WHAT IS EXPECTED: Give back, exactly as it appears, the run of lines opening with the one containing "for hinge in" and closing with the one containing "cad_parts[node].hide_render = cad_parts[node].hide_viewport". Nothing outside that run should appear.

3D code data:

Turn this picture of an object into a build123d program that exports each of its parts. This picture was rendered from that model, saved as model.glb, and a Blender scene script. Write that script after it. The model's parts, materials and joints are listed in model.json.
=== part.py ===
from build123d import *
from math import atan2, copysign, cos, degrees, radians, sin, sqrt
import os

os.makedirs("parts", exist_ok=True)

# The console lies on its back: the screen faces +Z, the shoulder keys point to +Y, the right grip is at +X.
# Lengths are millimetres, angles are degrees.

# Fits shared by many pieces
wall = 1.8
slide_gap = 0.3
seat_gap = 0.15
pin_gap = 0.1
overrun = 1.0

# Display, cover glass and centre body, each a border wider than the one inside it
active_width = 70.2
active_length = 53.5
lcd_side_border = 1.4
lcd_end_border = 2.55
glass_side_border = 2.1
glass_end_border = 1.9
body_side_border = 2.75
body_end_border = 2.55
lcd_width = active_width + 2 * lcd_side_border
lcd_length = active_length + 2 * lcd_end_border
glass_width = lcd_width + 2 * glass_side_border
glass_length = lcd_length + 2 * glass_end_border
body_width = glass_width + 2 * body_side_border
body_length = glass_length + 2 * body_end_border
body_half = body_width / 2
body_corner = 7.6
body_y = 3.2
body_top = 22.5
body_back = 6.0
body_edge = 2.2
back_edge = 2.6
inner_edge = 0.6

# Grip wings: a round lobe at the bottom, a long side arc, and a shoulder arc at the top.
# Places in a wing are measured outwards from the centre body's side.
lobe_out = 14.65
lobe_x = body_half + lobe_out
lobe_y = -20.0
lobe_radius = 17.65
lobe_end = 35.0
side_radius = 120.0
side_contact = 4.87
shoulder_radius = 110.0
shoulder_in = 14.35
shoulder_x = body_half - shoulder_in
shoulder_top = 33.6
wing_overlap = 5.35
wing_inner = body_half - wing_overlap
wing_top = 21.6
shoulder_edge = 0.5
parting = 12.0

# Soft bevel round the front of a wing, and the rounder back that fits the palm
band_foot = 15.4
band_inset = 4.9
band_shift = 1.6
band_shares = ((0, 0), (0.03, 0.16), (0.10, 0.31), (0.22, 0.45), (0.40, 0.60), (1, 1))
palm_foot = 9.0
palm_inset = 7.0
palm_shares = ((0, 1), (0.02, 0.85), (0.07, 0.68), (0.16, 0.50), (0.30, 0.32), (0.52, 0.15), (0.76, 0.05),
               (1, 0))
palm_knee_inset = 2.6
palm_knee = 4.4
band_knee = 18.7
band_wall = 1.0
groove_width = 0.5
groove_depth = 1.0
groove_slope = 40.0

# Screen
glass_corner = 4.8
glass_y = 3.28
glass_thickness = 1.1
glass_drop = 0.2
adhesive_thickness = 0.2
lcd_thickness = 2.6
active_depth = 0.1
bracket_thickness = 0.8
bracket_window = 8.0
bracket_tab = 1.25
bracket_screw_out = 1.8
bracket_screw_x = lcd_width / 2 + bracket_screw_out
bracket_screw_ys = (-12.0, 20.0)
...
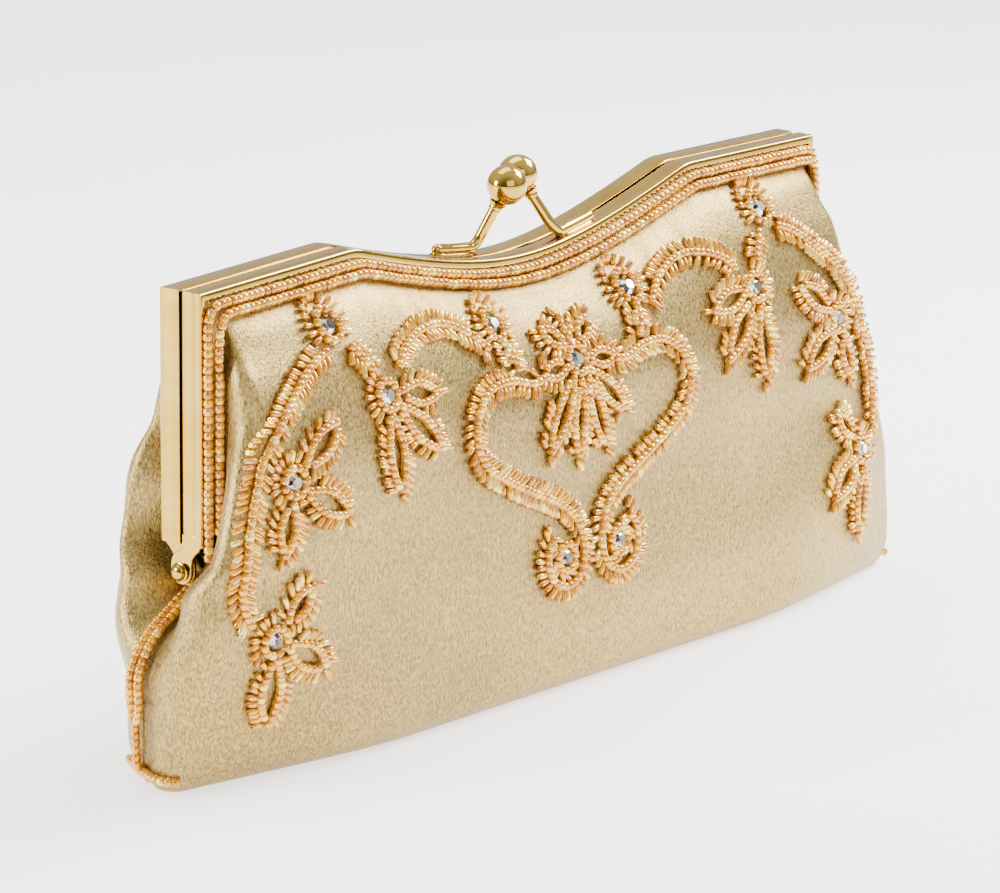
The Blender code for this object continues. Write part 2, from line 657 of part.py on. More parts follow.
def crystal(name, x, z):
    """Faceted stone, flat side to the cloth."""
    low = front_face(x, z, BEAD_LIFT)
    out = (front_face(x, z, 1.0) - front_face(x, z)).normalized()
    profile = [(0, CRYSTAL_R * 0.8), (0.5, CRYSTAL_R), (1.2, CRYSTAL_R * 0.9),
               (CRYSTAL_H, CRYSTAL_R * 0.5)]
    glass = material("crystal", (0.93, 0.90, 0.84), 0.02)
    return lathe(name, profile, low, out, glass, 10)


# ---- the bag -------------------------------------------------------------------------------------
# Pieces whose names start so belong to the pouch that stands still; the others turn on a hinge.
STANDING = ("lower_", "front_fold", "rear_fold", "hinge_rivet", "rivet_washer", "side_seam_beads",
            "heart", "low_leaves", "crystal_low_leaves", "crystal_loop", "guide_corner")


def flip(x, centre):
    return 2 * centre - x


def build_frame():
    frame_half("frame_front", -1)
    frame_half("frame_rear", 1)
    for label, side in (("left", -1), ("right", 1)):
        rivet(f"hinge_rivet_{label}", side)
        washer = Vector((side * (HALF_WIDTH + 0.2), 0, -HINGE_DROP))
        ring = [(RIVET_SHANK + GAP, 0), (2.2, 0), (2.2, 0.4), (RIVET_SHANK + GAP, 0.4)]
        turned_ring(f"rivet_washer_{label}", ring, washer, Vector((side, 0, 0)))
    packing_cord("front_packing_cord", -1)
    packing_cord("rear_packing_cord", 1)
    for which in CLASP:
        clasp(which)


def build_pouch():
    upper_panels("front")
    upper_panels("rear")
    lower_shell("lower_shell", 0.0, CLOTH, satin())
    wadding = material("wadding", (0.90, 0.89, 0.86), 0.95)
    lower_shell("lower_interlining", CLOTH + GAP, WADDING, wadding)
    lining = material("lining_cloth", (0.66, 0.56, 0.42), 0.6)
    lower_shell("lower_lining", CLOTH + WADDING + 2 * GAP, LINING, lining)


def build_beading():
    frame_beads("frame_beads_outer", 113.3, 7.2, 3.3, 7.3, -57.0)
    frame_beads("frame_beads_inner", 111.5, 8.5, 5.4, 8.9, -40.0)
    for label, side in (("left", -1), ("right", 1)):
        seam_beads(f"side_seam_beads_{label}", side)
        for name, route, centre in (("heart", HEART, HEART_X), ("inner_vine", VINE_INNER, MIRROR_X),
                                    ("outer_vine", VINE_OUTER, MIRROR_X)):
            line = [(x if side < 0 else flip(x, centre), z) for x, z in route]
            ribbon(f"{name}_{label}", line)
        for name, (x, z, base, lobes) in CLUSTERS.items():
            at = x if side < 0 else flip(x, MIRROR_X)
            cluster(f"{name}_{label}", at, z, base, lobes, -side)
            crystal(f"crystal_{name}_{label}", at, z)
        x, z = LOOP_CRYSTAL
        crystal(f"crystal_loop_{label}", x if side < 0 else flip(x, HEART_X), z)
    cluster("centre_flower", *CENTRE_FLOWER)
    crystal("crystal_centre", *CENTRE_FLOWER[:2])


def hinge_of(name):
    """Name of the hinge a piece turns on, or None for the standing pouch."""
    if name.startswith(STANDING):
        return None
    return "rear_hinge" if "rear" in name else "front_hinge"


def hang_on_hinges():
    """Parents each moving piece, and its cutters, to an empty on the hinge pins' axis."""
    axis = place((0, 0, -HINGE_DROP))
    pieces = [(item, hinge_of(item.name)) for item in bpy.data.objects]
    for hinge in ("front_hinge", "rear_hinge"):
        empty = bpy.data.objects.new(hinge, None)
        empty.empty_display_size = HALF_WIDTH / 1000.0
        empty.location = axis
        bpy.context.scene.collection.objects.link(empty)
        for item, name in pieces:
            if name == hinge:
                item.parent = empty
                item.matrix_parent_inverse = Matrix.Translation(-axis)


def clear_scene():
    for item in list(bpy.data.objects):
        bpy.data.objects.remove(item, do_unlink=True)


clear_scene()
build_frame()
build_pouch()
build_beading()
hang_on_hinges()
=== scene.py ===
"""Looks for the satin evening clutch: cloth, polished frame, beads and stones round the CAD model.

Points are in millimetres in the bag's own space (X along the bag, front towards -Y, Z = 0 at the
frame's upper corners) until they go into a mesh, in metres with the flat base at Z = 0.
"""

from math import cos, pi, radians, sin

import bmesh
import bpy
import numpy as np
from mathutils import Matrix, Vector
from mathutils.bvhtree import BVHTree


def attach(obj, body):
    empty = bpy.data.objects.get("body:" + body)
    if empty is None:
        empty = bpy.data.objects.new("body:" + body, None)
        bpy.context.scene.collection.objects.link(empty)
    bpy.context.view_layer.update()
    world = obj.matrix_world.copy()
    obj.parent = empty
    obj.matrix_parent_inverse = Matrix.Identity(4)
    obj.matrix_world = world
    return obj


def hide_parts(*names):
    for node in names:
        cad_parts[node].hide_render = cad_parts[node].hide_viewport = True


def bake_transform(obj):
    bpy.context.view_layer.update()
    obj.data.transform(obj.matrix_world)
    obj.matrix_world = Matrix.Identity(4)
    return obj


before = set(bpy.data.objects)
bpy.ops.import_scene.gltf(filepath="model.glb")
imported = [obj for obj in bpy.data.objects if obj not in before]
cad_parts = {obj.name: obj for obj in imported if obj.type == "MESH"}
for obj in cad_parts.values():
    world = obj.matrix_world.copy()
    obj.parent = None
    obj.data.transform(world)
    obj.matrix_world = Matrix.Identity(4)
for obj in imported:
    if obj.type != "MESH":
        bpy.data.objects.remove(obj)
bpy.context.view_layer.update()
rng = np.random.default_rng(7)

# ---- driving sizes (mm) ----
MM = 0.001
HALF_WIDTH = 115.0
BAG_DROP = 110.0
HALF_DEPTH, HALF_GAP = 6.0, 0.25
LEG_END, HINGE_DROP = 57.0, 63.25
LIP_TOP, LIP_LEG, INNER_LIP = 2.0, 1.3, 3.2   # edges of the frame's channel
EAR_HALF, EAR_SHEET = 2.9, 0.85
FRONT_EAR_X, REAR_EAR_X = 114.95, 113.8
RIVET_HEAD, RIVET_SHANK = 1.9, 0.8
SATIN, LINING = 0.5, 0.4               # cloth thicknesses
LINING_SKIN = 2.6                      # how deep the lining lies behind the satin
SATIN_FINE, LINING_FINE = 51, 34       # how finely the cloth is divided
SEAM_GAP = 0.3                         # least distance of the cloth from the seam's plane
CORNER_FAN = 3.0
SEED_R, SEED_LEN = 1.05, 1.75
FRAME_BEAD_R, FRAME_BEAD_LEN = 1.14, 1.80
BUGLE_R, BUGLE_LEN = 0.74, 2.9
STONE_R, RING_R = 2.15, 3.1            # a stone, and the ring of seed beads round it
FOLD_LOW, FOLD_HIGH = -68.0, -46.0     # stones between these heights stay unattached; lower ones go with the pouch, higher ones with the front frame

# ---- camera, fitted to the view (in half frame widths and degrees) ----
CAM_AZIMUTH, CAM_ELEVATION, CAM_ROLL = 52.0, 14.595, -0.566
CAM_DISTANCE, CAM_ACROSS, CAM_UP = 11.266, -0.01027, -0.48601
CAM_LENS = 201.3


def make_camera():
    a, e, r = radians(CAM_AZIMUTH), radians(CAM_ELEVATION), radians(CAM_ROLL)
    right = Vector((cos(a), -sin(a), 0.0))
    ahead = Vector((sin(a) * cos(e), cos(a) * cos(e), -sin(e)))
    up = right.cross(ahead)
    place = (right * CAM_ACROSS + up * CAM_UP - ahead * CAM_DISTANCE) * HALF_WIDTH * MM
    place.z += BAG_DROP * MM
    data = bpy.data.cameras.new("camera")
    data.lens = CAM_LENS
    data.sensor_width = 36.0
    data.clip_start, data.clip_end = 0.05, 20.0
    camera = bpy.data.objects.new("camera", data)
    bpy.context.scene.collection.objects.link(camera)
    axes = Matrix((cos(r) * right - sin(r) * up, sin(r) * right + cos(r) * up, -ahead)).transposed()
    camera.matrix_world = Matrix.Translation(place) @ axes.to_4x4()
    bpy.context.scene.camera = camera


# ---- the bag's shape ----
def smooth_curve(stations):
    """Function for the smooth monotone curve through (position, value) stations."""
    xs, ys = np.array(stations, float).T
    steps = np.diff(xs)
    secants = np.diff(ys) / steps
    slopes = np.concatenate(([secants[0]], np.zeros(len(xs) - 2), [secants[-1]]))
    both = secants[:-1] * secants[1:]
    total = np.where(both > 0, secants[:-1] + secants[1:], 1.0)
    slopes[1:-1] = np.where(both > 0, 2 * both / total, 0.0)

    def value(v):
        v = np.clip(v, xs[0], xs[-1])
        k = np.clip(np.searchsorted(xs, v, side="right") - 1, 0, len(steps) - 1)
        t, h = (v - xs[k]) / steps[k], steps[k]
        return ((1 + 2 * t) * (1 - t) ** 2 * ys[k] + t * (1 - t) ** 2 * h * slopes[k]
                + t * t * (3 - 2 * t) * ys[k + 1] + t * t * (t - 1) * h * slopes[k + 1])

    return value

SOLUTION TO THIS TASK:
    for hinge in ("front_hinge", "rear_hinge"):
        empty = bpy.data.objects.new(hinge, None)
        empty.empty_display_size = HALF_WIDTH / 1000.0
        empty.location = axis
        bpy.context.scene.collection.objects.link(empty)
        for item, name in pieces:
            if name == hinge:
                item.parent = empty
                item.matrix_parent_inverse = Matrix.Translation(-axis)


def clear_scene():
    for item in list(bpy.data.objects):
        bpy.data.objects.remove(item, do_unlink=True)


clear_scene()
build_frame()
build_pouch()
build_beading()
hang_on_hinges()
=== scene.py ===
"""Looks for the satin evening clutch: cloth, polished frame, beads and stones round the CAD model.

Points are in millimetres in the bag's own space (X along the bag, front towards -Y, Z = 0 at the
frame's upper corners) until they go into a mesh, in metres with the flat base at Z = 0.
"""

from math import cos, pi, radians, sin

import bmesh
import bpy
import numpy as np
from mathutils import Matrix, Vector
from mathutils.bvhtree import BVHTree


def attach(obj, body):
    empty = bpy.data.objects.get("body:" + body)
    if empty is None:
        empty = bpy.data.objects.new("body:" + body, None)
        bpy.context.scene.collection.objects.link(empty)
    bpy.context.view_layer.update()
    world = obj.matrix_world.copy()
    obj.parent = empty
    obj.matrix_parent_inverse = Matrix.Identity(4)
    obj.matrix_world = world
    return obj


def hide_parts(*names):
    for node in names:
        cad_parts[node].hide_render = cad_parts[node].hide_viewport = True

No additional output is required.